Part of a series of journals that I have to write for an assignment for school under the Positive Psychology module.


This week, I feel grateful to be surrounded by supportive people. Recently, because of some interactions with some very senior people, I realized that perhaps it is time for me to step out of my comfort zone and try to be more active in shaping my workplace culture. Also, because of my recent realization about my own perspective that is limiting me, I found new energy to charge ahead at work. Part of me is worried inside that I will be offending people, or just appearing to be someone that is annoying, self-righteous or moralistic. I don’t want to appear as the person who is always critical of others when I myself have plenty to work on as well. But I cannot remain silent because the world is evil not because of those who do evil but the good ones who look on and did nothing (A. Einstein). So far the experience seems to be rather okay. Although I cannot say for sure if all of them are okay with me becoming increasingly vocal since sometimes, we don’t say what we mean; I still found support from many people.

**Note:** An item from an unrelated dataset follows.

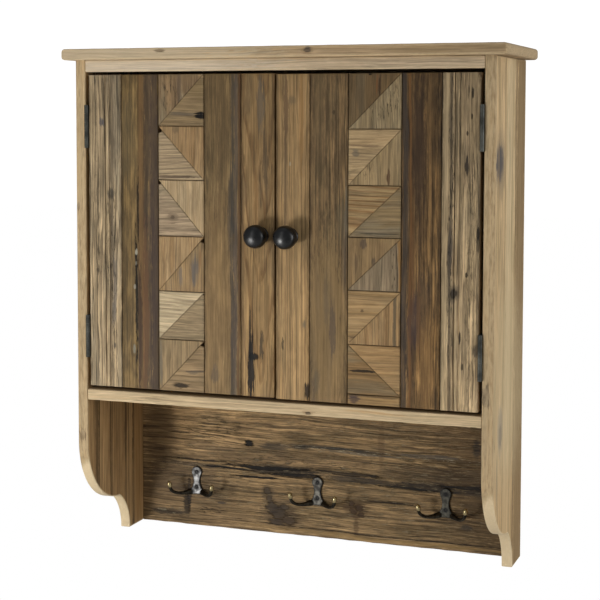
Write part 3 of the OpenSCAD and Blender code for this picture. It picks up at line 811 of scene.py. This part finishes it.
DOOR_BOARDS = {
    "left_outer_board": dict(
        light="ab9574", dark="816e53", shade="8d7b5e", weather="877d6a",
        tone=(0.95, 1.18, 430.0), rings=(5.0, 15.0, 120.0, 0.0),
        ring_depth=0.5, streaks=0.5, weathered=0.5, pores=0.35, fibre=0.4, relief=0.5,
        lines=0.42, cuts=0.6, clouds=0.22,
        marks=(
            band(35.5, 3.0, "605342", 0.6), band(11, 2.0, "7d6d54", 0.5), band(48.5, 1.5, "b7a07c", 0.5),
            spot(66, 18, 5.5, 4.5, "40424d", 0.85), crack(8, 9.3, 6, 1.0, 0.8), crack(60, 23, 45, 0.6, 0.7),
            spot(165, 34, 9, 6, "3e3a35", 0.8), flecks(206, 34, 40, 9, 0.9), flecks(255, 34, 55, 9, 1.0),
            flecks(261, 15, 22, 7), spot(300, 42, 40, 3.5, "5e5c5d", 0.55),
            spot(334, 40, 17, 4, "585656", 0.6), spot(379, 41, 5, 2.6, "4a4641", 0.8),
            flecks(340, 40, 90, 6, 0.7), crack(330, 13, 100, 0.6, 0.75), flecks(120, 12, 110, 5, 0.4),
        ),
    ),
    "left_dark_board": dict(
        tone=(0.81, 0.88, 430.0), light="846b42", dark="654f30", shade="705a37", weather="68583b",
        rings=(11.0, 10.0, 160.0, 0.0),
        ring_depth=0.4, streaks=0.6, weathered=0.3, fibre=0.26, waver=3.6, roughness=0.55, clouds=0.34,
        marks=(
            spot(90, 10, 60, 12, "564b35", 0.5), band(30, 6.0, "6b4f2f", 0.75),
            band(37.5, 4.0, "3d3127", 0.85), band(43, 2.6, "544436", 0.6), band(50.5, 7.0, "3e322c", 0.85),
            spot(330, 36, 120, 5, "6c4b2e", 0.7), spot(350, 26.5, 95, 3.6, "36261c", 0.85),
            spot(300, 49, 150, 4, "40322c", 0.6), crack(190, 25, 45, 1.3, 0.9),
            crack(305, 21.5, 95, 1.9, 0.92), spot(246, 21.8, 4, 1.9, "a8a28f", 0.9),
            spot(262, 21, 3, 1.2, "827c6c", 0.8), spot(295, 19, 3, 1.6, "989180", 0.85),
            spot(383, 18, 6, 1.7, "8b8674", 0.85),
        ),
    ),
    "left_streaked_board": dict(
        light="786240", dark="5c4830", shade="665135", weather="6a5a3e",
        tone=(0.81, 1.40, 430.0), rings=(9.0, 24.0, 130.0, 0.02),
        streaks=0.55, weathered=0.35, fibre=0.26, waver=4.2, roughness=0.56, clouds=0.34,
        marks=(
            spot(330, 18, 170, 22, "876c47", 0.6), spot(60, 20, 90, 24, "655134", 0.5),
            band(42.5, 2.6, "3f3a33", 0.75), band(47.5, 2.4, "4d4642", 0.7),
            band(52.5, 1.5, "624227", 0.75), spot(180, 40, 60, 5, "3c3833", 0.65),
            spot(360, 45, 80, 4, "483f39", 0.65), spot(413, 17, 9, 6, "564b3e", 0.7),
            spot(400, 17, 5, 2.5, "615343", 0.6), spot(150, 22, 70, 3, "55422a", 0.5),
        ),
    ),
    "left_inner_board": dict(
        light="95784f", dark="664a2b", shade="7f633d", weather="73644d",
        tone=(0.83, 1.15, 430.0), rings=(5.6, 27.0, 34.0, 0.045),
        ring_depth=0.92, weathered=0.3, fibre=0.22, waver=6.0, roughness=0.56, lines=0.24,
        marks=(
            spot(41, 28, 40, 5.5, "585045", 0.75), spot(120, 34, 42, 4, "4d3f2f", 0.65),
            spot(170, 20, 40, 3, "805d36", 0.6), crack(350, 12, 42, 1.8, 0.8),
            crack(398, 13.5, 48, 4.8, 0.95, "15100d"), crack(383, 17.4, 5, 8.0, 0.95),
            crack(368, 30.5, 22, 2.8, 0.75, "362f26"), band(1.5, 1.5, "725736", 0.5),
        ),
    ),
    "right_inner_board": dict(
        light="987b53", dark="775b36", shade="846843", weather="7e6e50",
        tone=(0.88, 1.27, 430.0), rings=(4.2, 24.0, 150.0, 0.0),
        weathered=0.25, waver=2.2, roughness=0.56,
        marks=(
            spot(47, 13.5, 50, 3.6, "594430", 0.75), spot(150, 13, 70, 2.6, "69533b", 0.55),
            spot(35, 22.4, 6, 5, "665841", 0.6), spot(120, 20, 3, 1.2, "a09780", 0.7),
            crack(362, 9.0, 9, 1.6, 0.75, "3a3223"), spot(335, 40.3, 7, 2.4, "635e4f", 0.75),
            crack(424, 46.0, 12, 5.0, 0.9, "1b140e"), spot(60, 36, 70, 3, "9e7340", 0.45),
            spot(250, 30, 120, 4, "a1865d", 0.4),
        ),
    ),
    "right_streaked_board": dict(
        light="786040", dark="55422b", shade="614e33", weather="66573b",
        tone=(0.98, 1.11, 430.0), rings=(10.0, 20.0, 140.0, 0.0),
        streaks=0.6, weathered=0.4, fibre=0.28, waver=4.2, roughness=0.57, clouds=0.32,
        marks=(
            spot(345, 27, 85, 5, "453a30", 0.65), spot(395, 6, 65, 3.5, "4b4136", 0.65),
            spot(300, 12, 55, 3, "54473a", 0.55), spot(340, 24, 120, 30, "8d734b", 0.65),
            spot(60, 14, 80, 8, "5b4c33", 0.5), spot(51, 33, 3, 2, "33281d", 0.8),
            spot(181, 51, 34, 2.4, "90866d", 0.6), spot(190, 44, 30, 6, "58503b", 0.5),
            spot(339, 32, 34, 5, "4f443b", 0.75), spot(300, 24, 40, 4, "5e513d", 0.6),
            spot(409, 10, 18, 4, "564f40", 0.6), spot(230, 50, 60, 4, "4d463d", 0.5),
        ),
    ),
    "right_dark_board": dict(
        tone=(0.53, 1.18, 430.0), light="84653d", dark="47321b", shade="513d23", weather="634f34",
        rings=(6.0, 30.0, 120.0, 0.0), ring_depth=0.5, streaks=0.75, weathered=0.3, fibre=0.4, pores=0.8,
        roughness=0.56, clouds=0.42, lines=0.36,
        marks=(
            spot(95, 22, 75, 15, "2f221a", 0.6), spot(300, 28, 48, 11, "332923", 0.6),
            spot(360, 12, 60, 7, "3b2d24", 0.6), band(3.6, 3.8, "3a332d", 0.85),
            band(11, 1.8, "714e29", 0.8), spot(120, 25, 130, 8, "3a2a1b", 0.6),
            spot(318, 17, 40, 8, "3e312f", 0.75), spot(250, 14, 90, 3.5, "614123", 0.6),
            spot(380, 34, 70, 9, "7e5f39", 0.55), spot(330, 24, 60, 3, "6e4e2d", 0.55),
            spot(60, 40, 80, 6, "533f26", 0.5),
        ),
    ),
    "right_outer_board": dict(
        light="a8916f", dark="816b50", shade="8f7b5a", weather="8d7f66",
        tone=(0.72, 1.35, 430.0), rings=(5.0, 40.0, 120.0, 0.0),
        streaks=0.5, weathered=0.4, pores=0.4, fibre=0.36, relief=0.5,
        lines=0.42, cuts=0.6, clouds=0.22,
        marks=(
            band(12.4, 1.8, "4e4538", 0.75), band(5, 4, "b39d79", 0.5), flecks(200, 13.5, 240, 4.5, 1.0),
            spot(230, 12.5, 30, 3, "3f3b39", 0.7), spot(285, 19, 12, 7, "554a3d", 0.7),
            crack(285, 18, 6, 4.0, 0.85, "26201b"), crack(27, 40, 7, 1.6, 0.8), crack(24, 35, 8, 0.8, 0.6),
            crack(56, 39.5, 3, 1.5, 0.8), crack(78, 32, 3, 1.4, 0.8),
            crack(119, 31.5, 11, 2.2, 0.85, "2c2621"), crack(206, 47.5, 7, 2.0, 0.85),
            crack(219, 47.8, 13, 1.6, 0.7), crack(260, 34, 3, 1.8, 0.8), crack(342, 26.3, 7, 1.6, 0.85),
            spot(357, 47, 8, 5, "3b3530", 0.8), crack(380, 30, 4, 1.0, 0.7), flecks(250, 40, 200, 9, 0.45),
        ),
    ),
}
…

Today, I also had a chat with a colleague who told me that, just being in this job alone means that we are very blessed. And indeed, I think it is true because this job requires one to be sharp in the mind and able in the body. By the fact that we are able to take up this job already meant that we are given more than many others which we should use our potential to do good. Being an Outward Bound Instructor requires so many different skillsets built into one person, so much that sometimes, it is hard for recruitment to happen. We need to be first responders, rock climbers, facilitators, counsellor, lifeguard, boat captain, cook, sports coaches and many more. I have never ever imagined that I will one day become an Outward Bound Instructor. In fact, I didn’t even attend outward bound course when I was younger and my first interaction was during the NTU Minor in Entrepreneurship programme which I thought they were crazy to make us kayak the whole day, without any physical conditioning. Even the army does not do something like that without proper conditioning (which reemphasize that the quality and judgement of the Instructors are of utmost importance to ensure safety).

Even today, I still struggle with the notion that I am an outdoor person, maybe because I am also proficient and perfectly comfortable indoors; I am majoring in Computer Engineering (so I am somewhat a geek). Yet, somehow my experiences during my younger days seem to be preparing me for this job. I learned how to cook when I was very young, I was a rebellious, sometimes angry and often playful youth. I used to sneak out in the middle of the night going on my own cycling expeditions, sleeping in front of shopping malls with my bicycle saddle as my pillow. I climbed up my school clock tower (could have died) and led a group of youths to do stupid things together. Today, it is somewhat similar but different. I have to cook for my own meals in the outdoor, sometimes for my participants. I have to understand the rebellious, angry and playful youths that I once part of. I have to lead cycling expeditions across the island, braving through the rain and shine. I have to climb up high elements to demonstrate how to safely conquer the element, even though I was pretty scared of heights and chickened out once when I was still dating my wife on a trip to a high element theme part. And instead of leading youths to do stupid things, I now lead them on expeditions so that they can better discover themselves and the capacity for them to care for the world. Yet with all that, I still wonder – Is this my destiny? Am I meant to be here?

I guess life is a constant stream of new discoveries. And the fact that I am breathing now leaves me an opportunity to continue discovering.

Feedback from Peer:

It’s great to know that you are surrounded by those wise and helpful seniors. We do sometimes tend to the quiet in the workplace, avoiding being too salient and sharp. But sometimes we also need to be a unique individual with our own thoughts and attitudes. There will be a trade-off, but I wish that you can eventually find a balance between them. It’s also good to know that you would like to share your life events in a very sincere manner. Life indeed is a constant stream of new discoveries, and it’s the surprises in our life that make us feel alive.